The British study examined 14 retired soccer players with dementia. The men, skilled at heading the ball, played for an average of 26 years each. When the brain tissue of six of the players was examined after their death, researchers found signs of trauma.
In four of the six brains, this included chronic traumatic encephalopathy (CTE), a progressive degenerative disease also found in professional boxers, football players and hockey players. Although the small sample size of the British study kept researchers from drawing conclusions, they agreed the results reveal the need for large-scale studies.
In the American study, researchers followed 222 amateur soccer players, both men and women. Players reported how often they headed the ball, as well as any accidental blows to the head during play. They also rated the severity of symptoms like headache, dizziness, altered vision, weakness or confusion, which can indicate concussion.
The researchers concluded that while heading the ball increased a player's risk of concussive impact, accidental contact, like an elbow to the head or colliding with another player, was even more common.
Research into sports-related concussions has previously focused on football and hockey, where bruising impacts are part of the game. Now, scientists are expanding their inquiries into soccer.
Soccer is the world's most popular team sport. It is estimated that amateur players head the ball up to 12 times per game. Add in practice drills, and this can add up to 2,000 headers over 20 years. The question now is whether the effect of all those headers on the delicate structures of the brain can be cumulative.
For the authors of the American study, the answer was yes. They recommend that players be aware of any concussion symptoms, even absent a conclusive concussion diagnosis.
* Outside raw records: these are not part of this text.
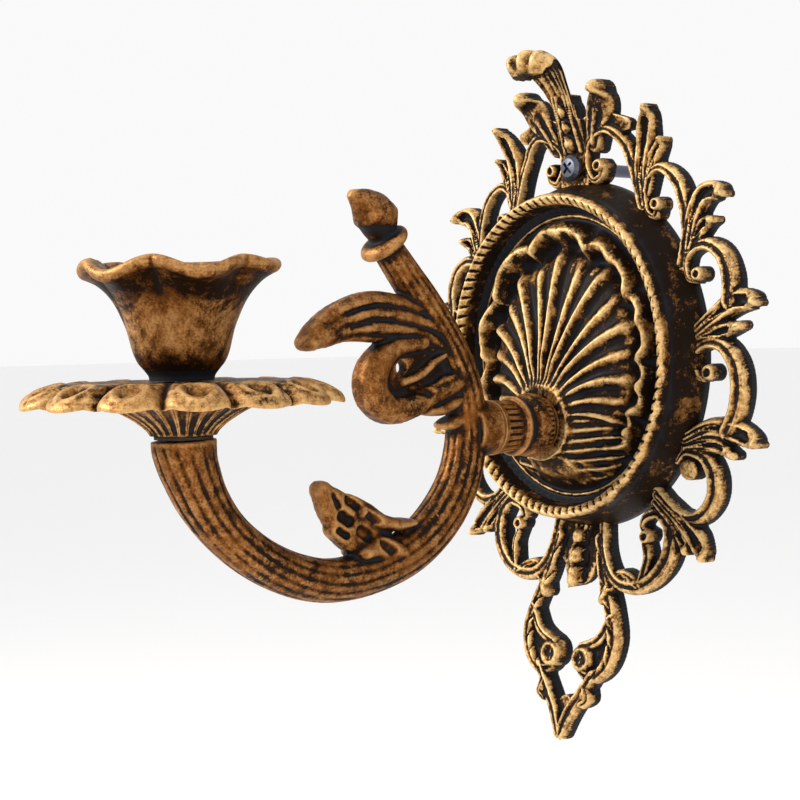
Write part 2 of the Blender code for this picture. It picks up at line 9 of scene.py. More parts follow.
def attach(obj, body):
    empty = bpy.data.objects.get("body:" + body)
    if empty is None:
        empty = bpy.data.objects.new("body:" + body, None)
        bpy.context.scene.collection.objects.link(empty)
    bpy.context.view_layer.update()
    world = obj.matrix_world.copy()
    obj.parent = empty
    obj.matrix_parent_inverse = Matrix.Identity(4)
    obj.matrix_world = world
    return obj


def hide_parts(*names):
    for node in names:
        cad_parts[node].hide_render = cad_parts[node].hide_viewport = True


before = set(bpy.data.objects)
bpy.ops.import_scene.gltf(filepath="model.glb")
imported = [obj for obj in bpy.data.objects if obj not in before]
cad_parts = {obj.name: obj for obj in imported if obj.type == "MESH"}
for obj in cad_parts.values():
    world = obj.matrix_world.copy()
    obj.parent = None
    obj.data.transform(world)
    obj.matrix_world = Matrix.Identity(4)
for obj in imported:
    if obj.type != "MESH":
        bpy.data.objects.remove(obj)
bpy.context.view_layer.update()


# ---------------------------------------------------------------- pierced border
# The flat part of the wall plate: rococo scrolls and leaves round the dish, the crest above and
# the two legs below, cast in one in a zinc alloy. It is sprayed black, and gold paint is rubbed
# over what stands out. Its shape is worked in millimetres, as a relief over a flat sheet.
MM = 0.001
SPREAD = 0.955  # narrows the border about the centre line
CELL = 0.37  # the sheet's cells
TAIL_BEND, TAIL_LEAN = -112.0, 0.18  # below this height the plate leans out from the wall
CREST_BEND, CREST_LEAN = 5.0, 0.33  # above this height it leans out too
OVAL_Z, OVAL_WIDE, OVAL_TALL = -59.3, 50.3, 54.9  # the dish's centre and half sizes


def smooth_path(points, steps=16):
    """A Catmull-Rom curve through rows of numbers."""
    rows = np.array([points[0], *points, points[-1]], float)
    t = np.linspace(0, 1, steps, endpoint=False)[:, None]
    spans = [
        0.5 * (2 * b + (c - a) * t + (2 * a - 5 * b + 4 * c - d) * t**2
               + (3 * b - a - 3 * c + d) * t**3)
        for a, b, c, d in zip(rows, rows[1:], rows[2:], rows[3:])
    ]
    return np.vstack([*spans, rows[-1:]])


def ease(value, low, high):
    """Rises smoothly from 0 at low to 1 at high."""
    t = np.clip((value - low) / (high - low), 0, 1)
    return t * t * (3 - 2 * t)


def lumps(points, size):
    """Soft lumps of about this size, from -1 to 1, at rows of places."""
    return np.array([noise.noise(Vector(point) / size) for point in points])


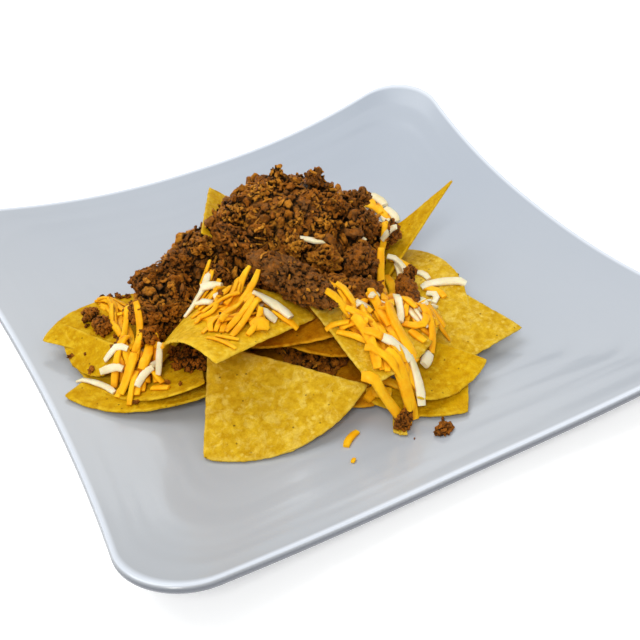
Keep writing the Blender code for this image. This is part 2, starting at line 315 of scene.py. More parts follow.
def warpedCells(tree, where, size, scale, warp, detail):
    # cells whose walls are bent by noise
    waves = noiseNode(tree, where, scale, detail)
    moved = vectors(tree, "ADD", where, vectors(tree, "SCALE", waves.outputs["Color"], warp))
    return addNode(tree, "ShaderNodeTexVoronoi", {"Vector": moved, "Scale": size})


def speckOf(tree, where, spacing, size, share):
    # 1 inside small round specks, one in some of the cells
    cells = warpedCells(tree, where, 1 / spacing, 1.1 / size, size * 1.3, 3.0)
    chosen = wire(tree, "ShaderNodeSeparateColor", {0: cells.outputs["Color"]})
    inside = rampOf(tree, cells.outputs["Distance"], size / spacing, 0.4 * size / spacing)
    return maths(tree, "MULTIPLY", inside, maths(tree, "LESS_THAN", chosen, share))


def makeCorn(name, look):
    material, tree, shader, where = startMaterial(name, 0.14, look["sheen"])
    mottle = patchOf(tree, where, 0.36, 0.64, 300, 6, 0.66)
    rim = maths(tree, "MULTIPLY", attributeOf(tree, "rim"), patchOf(tree, where, 0.35, 0.6, 260, 2))
    colour = layersOf(tree, blendOf(tree, mottle, look["dark"], look["light"]), look, [
        (patchOf(tree, where, 0.52, 0.8, 70, 3), 0.45, "toasted"),
        (patchOf(tree, where, 0.5, 0.62, 190, 5, 0.7, 0.5), 0.4, "fleck"),
        (patchOf(tree, where, 0.4, 0.62, 1500, 2), 0.22, "toasted"),
        (speckOf(tree, where, 3.4 * mm, 1.1 * mm, 0.4), 0.4, "fleck"),
        (speckOf(tree, where, 3.6 * mm, 0.6 * mm, 0.4), 0.8, "speck"),
        (rim, 0.55, "rim")])
    coarse = bumpOf(tree, noiseOf(tree, where, 240, 4, 0.55), 0.55, 0.9 * mm)
    pits = bumpOf(tree, speckOf(tree, where, 3.1 * mm, 0.9 * mm, 0.4), 0.4, -0.4 * mm, coarse)
    fine = bumpOf(tree, noiseOf(tree, where, 1100, 4, 0.6), 0.5, 0.25 * mm, pits)
    return endMaterial(material, colour, spanOf(tree, mottle, 0.62, 0.42), fine)


def makeCheese(name, look):
    material, tree, shader, where = startMaterial(name, 0.3, look["sheen"])
    shade = patchOf(tree, where, 0.35, 0.68, 120, 3)
    oily = patchOf(tree, where, 0.5, 0.75, 420, 3)
    # the 'gap' colour is painted shade where a shred is closed in by others
    colour = layersOf(tree, blendOf(tree, shade, look["deep"], look["light"]), look, [
        (oily, 0.35, "oily"), (rampOf(tree, attributeOf(tree, "creviceShade"), 0.3, 1.0), 1.0, "gap")])
    shader.inputs["Subsurface Weight"].default_value = look["glow"]
    shader.inputs["Subsurface Radius"].default_value = (1.0, 0.5, 0.15)
    shader.inputs["Subsurface Scale"].default_value = 1.2 * mm
    grain = bumpOf(tree, noiseOf(tree, where, 520, 4, 0.55), 0.5, 0.3 * mm)
    return endMaterial(material, colour, spanOf(tree, oily, 0.46, 0.28), grain)


def makeMeat(name, look):
    material, tree, shader, where = startMaterial(name, 0.4, look["sheen"])
    tone = attributeOf(tree, "tone")
    shade = patchOf(tree, where, 0.4, 0.58, 380, 6, 0.72, 0.4)
    mottled = patchOf(tree, where, 0.36, 0.6, 420, 4)
    colour = layersOf(tree, blendOf(tree, shade, look["dark"], look["brown"]), look, [
        (patchOf(tree, where, 0.45, 0.68, 110, 3), 0.7, "warm"),
        (maths(tree, "MULTIPLY", rampOf(tree, tone, 0.5, 0.85), mottled), 1.0, "golden"),
        (maths(tree, "MULTIPLY", rampOf(tree, tone, 0.4, 0.15), mottled), 0.75, "grey"),
        # painted shade: darkest where a point is closed in
        (rampOf(tree, attributeOf(tree, "creviceShade"), 0.14, 0.55), 1.0, "hollowShade")])
    moist = patchOf(tree, where, 0.45, 0.7, 300, 3)
    lumpy = bumpOf(tree, noiseOf(tree, where, 420, 6, 0.7, 0.6), 1.0, 2.4 * mm)
    fibres = bumpOf(tree, noiseOf(tree, where, 1300, 4, 0.6), 0.8, 0.6 * mm, lumpy)
    return endMaterial(material, colour, spanOf(tree, moist, 0.6, 0.24), fibres)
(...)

Should symptoms appear, players must avoid another collision in the following weeks, when the risk of another concussion spikes significantly.
The truth is, all physical activity carries both risks and benefits. One thing we discuss with our patients regarding soccer is the risk of knee injury, given the high lateral impact forces.
It sounds as though your husband is staying abreast of the latest research, which is wise. He can use it to decide how -- and even whether -- he decides to play soccer in the future.